Weather machinery smiled on us throughout that morning. The partial eclipse at the site began at 5:30 am when the Sun was just 1 deg above horizon. The sky started darkening rapidly; suddenly the sky turned pitch black (Suhas operated Coolpix fisheye captured it very well). The totality began at 6:23 am and ended 3 minute 41 seconds later (the Sun was 12.5 deg high). The eclipse ended at 7:27 a.m. As already said earlier both the diamond rings were observed this time, but hardly any Bailey’s Beads, no shadow bands (which were expected as the altitude of Sun was low) and no prominent coronal streamers. Chandu’s Diamond Ring snap shows a prominence arching up behind the lunar limb.

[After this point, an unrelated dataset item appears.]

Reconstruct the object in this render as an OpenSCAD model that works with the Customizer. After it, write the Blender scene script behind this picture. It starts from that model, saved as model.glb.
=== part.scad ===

There were loud cheers of “Jai Ho” for Mother Nature and Piyush Pandey as if the latter not the former had ordained the grand spectacle. We quickly packed our bags, snatched some breakfast and returned to Mumbai using the same route backwards but this time there were no traffic hassles. The local press and other people who had joined us on the terrace were provided solar goggles by us to watch the partial phase. The press and locals were gaga with us that we chose their town for our observations.
We had no time to check what we had captured and particularly Chandu’s film cameras hand a longer wait ahead before the lab returned the film late evening in Mumbai. But when we saw all that we were awestruck.
Reports from other sites started coming in when we switched our mobile phones on, the much hyped Patna and all the Indian destinations except ours and the nearby Varanasi were totally washed out. What a pity. A team from Mumbai had travelled all the way to Wuhan in China but had to return empty handed. The 19, 20 & 21 July rain notwithstanding my colleagues now say I should have been working at the meteorological department – for I was the one who put all his money on the ‘void’ that I saw.